When I was younger, not having the ability just to turn on the water really helped my siblings and I gain a better appreciation for water and where it comes from. We learned at a young age how to conserve and respect our water sources. We learned to use and reuse it sparingly. For dishes, we only used a gallon of water for all our dishes, per day. In a traditional household people are using up to five gallons per day (for dishes only) because they’re just constantly running the water. So, it’s just a different mindset, one that can change, and I believe people can implement these changes in their daily lives with ease.
“I think it’s really important to make sure everyone has equal access to clean fresh water because it’s vital for us to survive. All people deserve clean air and clean water.”
As a river guide, how have your passed on knowledge to your guests?
As a native river guide and facilitator, I help reach a vast group of people who pass through our lands via the river. My goal is to influence them in a positive way by sharing my stories, teachings, learnings and personal sentiments. I would like to advocate for more native guides (to be trained) on the river who know the river and surrounding landscape as intimately as I do. It’s important on rivers to have conversations about what’s happening in the world and what the surrounding issues are. When I am able to educate those visiting, rafting and coming through these lands, it is very rewarding. I would like for people to return and learn more about these lands via books and/or doing research on their own.

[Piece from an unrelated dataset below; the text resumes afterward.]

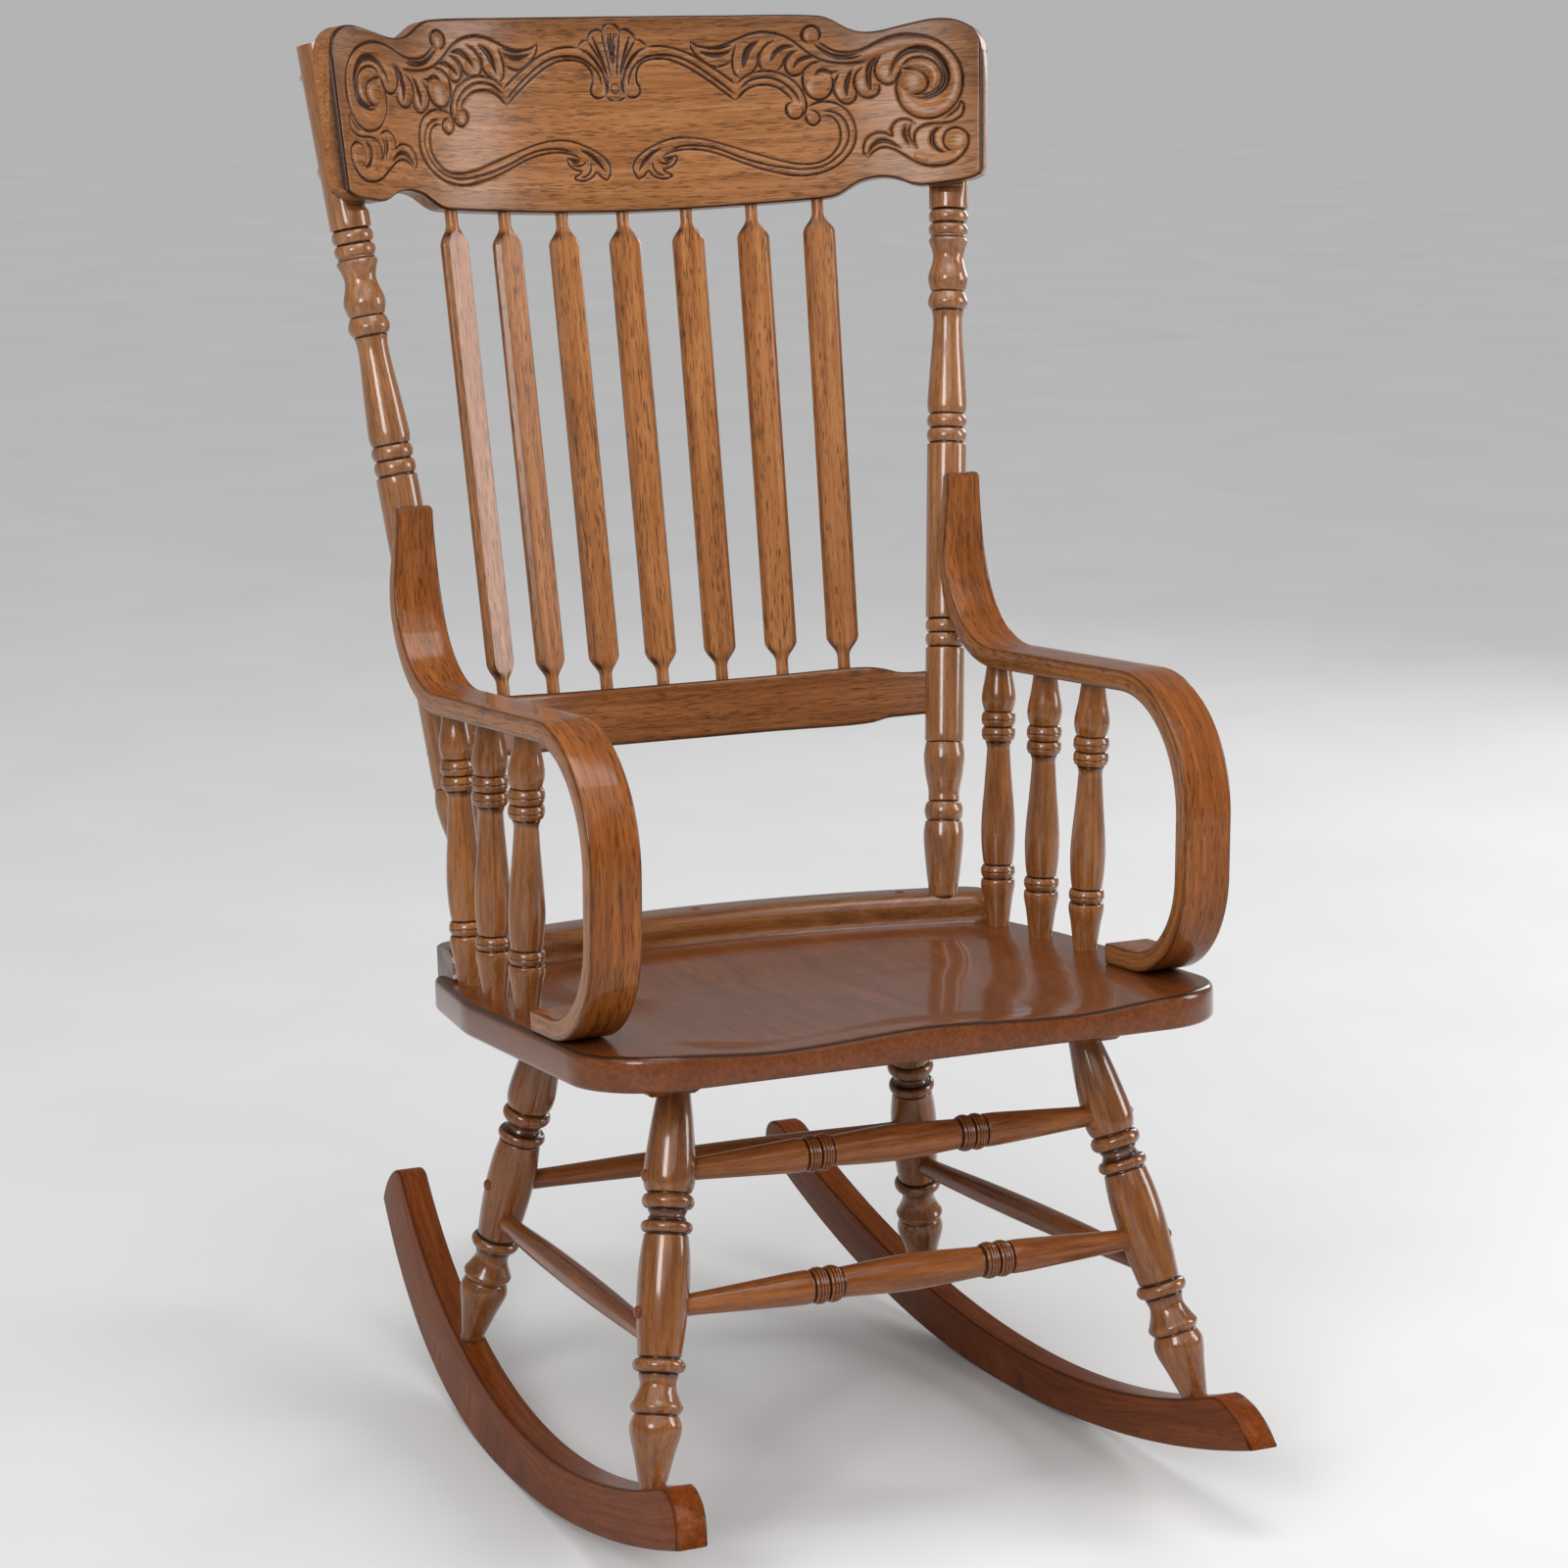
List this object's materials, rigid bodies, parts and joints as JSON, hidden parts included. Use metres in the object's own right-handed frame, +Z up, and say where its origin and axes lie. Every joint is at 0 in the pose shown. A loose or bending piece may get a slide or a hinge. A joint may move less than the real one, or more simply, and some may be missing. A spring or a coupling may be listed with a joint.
{
  "type": "rocking chair",
  "caption": "Tall wooden rocking chair with a carved curved crest, paddle slats, turned posts and legs, bent loop arms, a dished seat and curved rockers.",
  "frame": {"origin": "on the floor, in the middle of the chair's footprint", "axes": "+Z up, the sitter faces -Y, +X is the sitter's left"},
  "size_m": [0.6154, 0.8012, 1.1689],
  "materials": {
    "rocker_wood": "satin lacquer",
    "seat_wood": "glossy lacquer",
    "leg_wood": "satin lacquer, dark glaze in the grooves",
    "back_wood": "satin lacquer, dark glaze in the grooves",
    "carved_wood": "pressed relief, dark glaze in the hollows",
    "arm_wood": "satin lacquer",
    "plug_wood": "satin lacquer, end grain",
    "screw_steel": "zinc plated"
  },
  "bodies": {
    "root": {"rocker_left": "rocker_wood", "rocker_right": "rocker_wood", "seat_cleat_left": "leg_wood", "seat_cleat_right": "leg_wood", "leg_front_left": "leg_wood", "leg_front_right": "leg_wood", "leg_rear_left": "leg_wood", "leg_rear_right": "leg_wood", "front_stretcher_upper": "leg_wood", "front_stretcher_lower": "leg_wood", "rear_stretcher": "leg_wood", "side_stretcher_left": "leg_wood", "side_stretcher_right": "leg_wood", "seat": "seat_wood", "seat_riser": "seat_wood", "lower_rail": "back_wood", "back_post_left": "back_wood", "back_post_right": "back_wood", "back_slat_1": "back_wood", "back_slat_2": "back_wood", "back_slat_3": "back_wood", "back_slat_4": "back_wood", "back_slat_5": "back_wood", "back_slat_6": "back_wood", "back_slat_7": "back_wood", "crest_rail": "carved_wood", "arm_left": "arm_wood", "arm_right": "arm_wood", "arm_spindle_left_rear": "arm_wood", "arm_spindle_left_middle": "arm_wood", "arm_spindle_left_front": "arm_wood", "arm_spindle_right_rear": "arm_wood", "arm_spindle_right_middle": "arm_wood", "arm_spindle_right_front": "arm_wood", "stretcher_caps": "plug_wood", "riser_caps": "plug_wood", "stretcher_screws": "screw_steel", "riser_screws": "screw_steel", "crest_bolts": "screw_steel", "arm_bolts": "screw_steel", "arm_screws": "screw_steel", "post_screws": "screw_steel", "cleat_screws": "screw_steel", "rocker_screws": "screw_steel"}
  },
  "joints": []
}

Why is it important to you to advocate for BIPOC voices? And how would you like to see our community change to elevate and create more space for those voices?
It’s important to advocate for Indigenous voices and perspectives in various spaces because historically, our voices have either been ignored or overseen. This really needs to change and can be done in a number of ways. First, hire local and Indigenous people from the region and areas that you work in. They may not meet all the qualifications and expectations of your company, but they have the experience of living on that landscape and may help advocate for the regions they know and care about.
Second, include people of color on your board or on your committee, and not just as an afterthought. Invite us to sit at the table, not just around the table. Do more than just inviting us to this panel or inviting us to this seminar and checking it off your list of being diverse and inclusive. And most importantly, maintain a long-term relationship. So how can you do that? Maybe it’s diversifying your board, advisory committee, staff with people of color. Maybe it’s creating a program or having a person of color lead the program on diversity, equity, and inclusion within your organization. Having local people from a specific region that have the experience and knowledge to truly advocate for issues you’re working on is crucial.
There are so many changes that need to be made. My hope is to facilitate and encourage these changes, help broaden awareness around water, native lands and communities, educate and inspire, and ultimately make a difference.